Frankfurt am Main, 07.09.2023 – „Mehr Fortschritt wagen“ und gleichberechtigte Teilhabe ermöglichen – das hatte sich die Ampel-Koalition bei ihrem Regierungsantritt auf die Fahnen geschrieben. Doch der Kurs, den sie nun mit dem Bundeshaushalt für 2024 einschlägt, bedeutet einen Rückschritt und eine Einschränkung von Partizipationschancen. Er wird für die Menschen in Frankfurt spürbare Auswirkungen haben.
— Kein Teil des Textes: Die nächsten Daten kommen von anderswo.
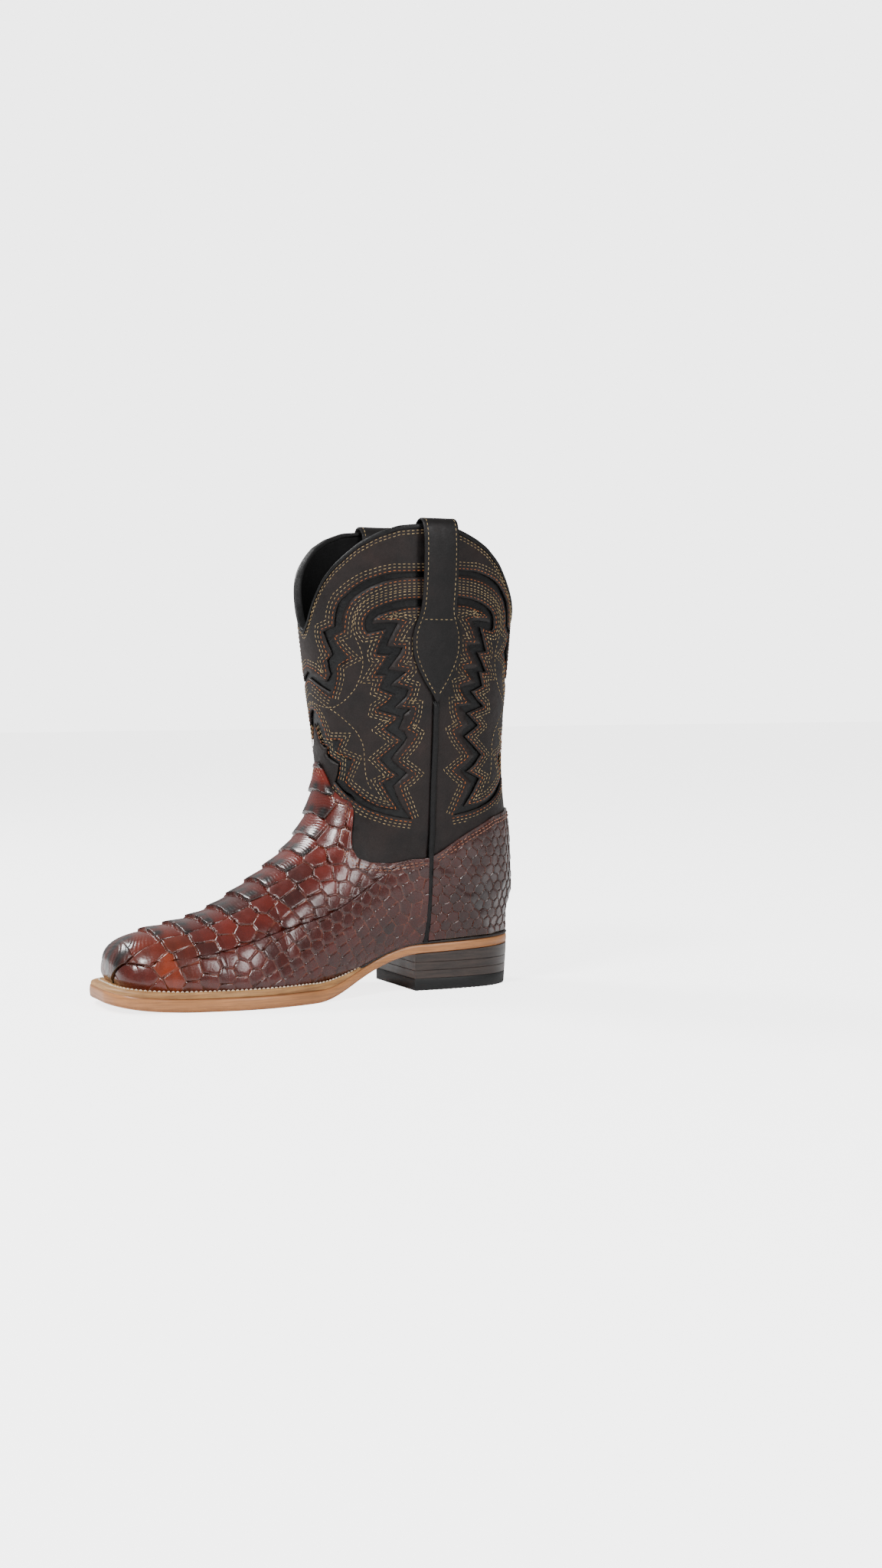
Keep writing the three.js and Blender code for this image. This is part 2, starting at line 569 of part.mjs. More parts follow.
function addInsole() {
  const room = bootBody(liningInside - gap, 10);
  const board = plate(inset(-liningInside), insoleBottom, insoleTop).intersect(room);
  add('insole', drilled(board, nailHoles), 0xc8a070, 0.85);
  const low = (y) => insoleTop(y) + gap;
  const sock = plate(inset(-liningInside), low, (y) => low(y) + sockThickness).intersect(room);
  add('sock_liner', sock, 0x2a2422, 0.85);
}

function addRibAndFiller() {
  const ribBack = ballY + ribEnd;
  const ribInside = ribInset + ribWidth;
  const low = (y) => soleTop(y) + gap;
  const high = (y) => insoleBottom(y) - gap;
  const rib = plate(inset(ribInset), low, high, -Infinity, ribBack)
    .subtract(plate(inset(ribInside), (y) => low(y) - 5, (y) => high(y) + 5, -Infinity, ribBack + 1));
  add('insole_rib', rib, 0xd8cbb0, 0.9);
  add('cork_filler', plate(inset(ribInside + fillerGap), low, high, -Infinity, shankFront - 1), 0x9b7a50, 0.95);
}

function addShank() {
  const middle = (y) => (lastPlan.edge(1, y) + lastPlan.edge(-1, y)) / 2;
  const plan = { edge: (side, y) => middle(y) + side * shankWidth / 2, front: shankFront, back: shankBack };
  const low = (y) => soleTop(y) + gap;
  add('steel_shank', plate(plan, low, (y) => low(y) + shankThickness, shankFront, shankBack, 24), 0x8a8d90, 0.35, 1);
}

const weltBack = ballY + weltEnd;
function addWeltAndRand() {
  const low = (y) => soleTop(y) + gap;
  const ring = (from, to, depth, plan) => plate(plan, low, feather, from, to)
    .subtract(plate(inset(depth), (y) => low(y) - 5, (y) => feather(y) + 5, from - 1, to + 1));
  const trimmedBy = (distance) => {
    const edge = (side, y) => solePlan.edge(side, y) - side * distance;
    return { edge, front: solePlan.front + distance, back: solePlan.back - distance };
  };
  add('welt', ring(-Infinity, weltBack, weltReach, trimmedBy(0.5)), 0xd7b48c, 0.6);
  add('heel_rand', ring(weltBack + gap, Infinity, weltReach, outline(() => waistEdge - 0.3)), 0x1e1512, 0.5);
}

function addOutsole() {
  const sole = plate(solePlan, soleBottom, soleTop, -Infinity, Infinity, 44);
  const holes = [...pegs.map((peg) => pegSolid(peg, holeClearance)), ...nailHoles];
  add('outsole', drilled(sole, holes), 0xc98a5a, 0.5);
  pegs.forEach((peg) => add(peg.name, pegSolid(peg), 0x3a2416, 0.8));
}

function addHeel() {
  const total = soleBottom(breastY);
  const liftThickness = (total - topLiftThickness) / liftCount;
  const heelPlan = (z) => {
    const shrink = heelTaper * (1 - z / total);
    const edge = (side, y) => solePlan.edge(side, y + shrink) - side * shrink;
    return { edge, front: breastY, back: solePlan.back - shrink };
  };
  const slice = (z0, z1, top) => plate(heelPlan((z0 + z1) / 2), () => z0, top ?? (() => z1), breastY, Infinity, 30);
  add('top_lift', drilled(slice(0, topLiftThickness), [...nailHoles, ...openHeads]), 0x1b1c1e, 0.7);
  for (let k = 0; k < liftCount; k += 1) {
    const z0 = topLiftThickness + k * liftThickness + gap;
    const top = k === liftCount - 1 ? (y) => soleBottom(y) - gap : undefined;
    const lift = slice(z0, topLiftThickness + (k + 1) * liftThickness, top);
    add(`heel_lift_${k + 1}`, drilled(lift, nailHoles), 0x6b5a50, 0.7);
  }
  [...seatNails, ...liftNails].forEach((nail) => add(nail.name, nailSolid(nail), 0x9a9c9f, 0.35, 1));
}

addVampAndCounter();
addShaft();
addInlays();
addPiping();
addBinding();
addStrap('pull_strap_medial', 1);
addStrap('pull_strap_lateral', -1);
addLinings();
addStiffeners();
addInsole();
addRibAndFiller();
addShank();
addWeltAndRand();
addOutsole();
addHeel();

const boot = new THREE.Group();
boot.add(...pieces);
export default boot;
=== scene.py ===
# A square-toe cowboy boot in python and dark leather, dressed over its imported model.
# Sizes below are in millimetres; meshes are written in metres.
import math
import bpy
from mathutils.bvhtree import BVHTree
import numpy as np
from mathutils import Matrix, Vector, geometry


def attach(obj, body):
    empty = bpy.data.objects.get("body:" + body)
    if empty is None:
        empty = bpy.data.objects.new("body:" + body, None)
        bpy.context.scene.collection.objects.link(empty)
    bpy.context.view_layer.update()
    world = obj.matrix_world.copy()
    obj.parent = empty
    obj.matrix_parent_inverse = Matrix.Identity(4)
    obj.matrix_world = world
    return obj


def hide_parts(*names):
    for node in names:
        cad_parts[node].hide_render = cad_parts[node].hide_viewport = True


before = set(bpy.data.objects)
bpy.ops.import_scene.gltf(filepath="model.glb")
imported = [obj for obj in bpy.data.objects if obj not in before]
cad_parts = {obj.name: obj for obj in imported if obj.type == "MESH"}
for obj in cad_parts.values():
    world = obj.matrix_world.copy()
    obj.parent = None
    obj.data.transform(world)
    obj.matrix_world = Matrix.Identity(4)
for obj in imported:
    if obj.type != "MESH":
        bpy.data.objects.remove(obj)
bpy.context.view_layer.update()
print("boot: frame loaded,", len(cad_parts), "nodes")

mm = 0.001
seamY = -27.0
ballY = -114.0
breastY = -34.0


# ---- curves and the boot's surface ----
def ease(t):
    # smooth step from 0 to 1
    t = np.clip(t, 0.0, 1.0)
    return t * t * (3 - 2 * t)


def mix(a, b, t):
    return a + (b - a) * t


def spline(rows, t):
    # uniform cubic B-spline through control rows, its ends carried straight on
    rows = np.asarray(rows, float)
    last = len(rows) - 1
    q = np.vstack([2 * rows[0] - rows[1], rows, 2 * rows[-1] - rows[-2]])
    place = np.clip(np.asarray(t, float), 0, 1) * last
    i = np.minimum(place.astype(int), last - 1)
    f = (place - i)[..., None]
    return (q[i] * (1 - f) ** 3 + q[i + 1] * (3 * f**3 - 6 * f**2 + 4)
            + q[i + 2] * (-3 * f**3 + 3 * f**2 + 3 * f + 1) + q[i + 3] * f**3) / 6


def soleBottom(y):
    # ground line: flat tread, rising to the heel height behind the ball, and a little at the toe
    y = np.asarray(y, float)
    return (25 * ease((y - ballY) / 84) + 0.035 * np.maximum(y - breastY, 0)
            + 5 * np.clip((-195 - y) / 50, 0, 1.3) ** 2)


def soleTop(y):
    return soleBottom(y) + mix(8.5, 6.5, ease((y - ballY + 10) / 60))


def feather(y):
    # where the upper meets the sole: a welt's thickness up in front, a rand's behind
    return soleTop(y) + mix(4.0, 1.5, ease((y - ballY - 5) / 45))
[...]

Die Kürzungsvorhaben bedeuten massive Einschnitte an Beratungs- und Hilfeleistungen, die unmittelbar fehlen werden. Die persönlichen Folgen und die sozialen Auswirkungen auf die Stadtgesellschaft sieht die Liga der Freien Wohlfahrtspflege Frankfurt am Main (Liga Frankfurt) mit großer Sorge.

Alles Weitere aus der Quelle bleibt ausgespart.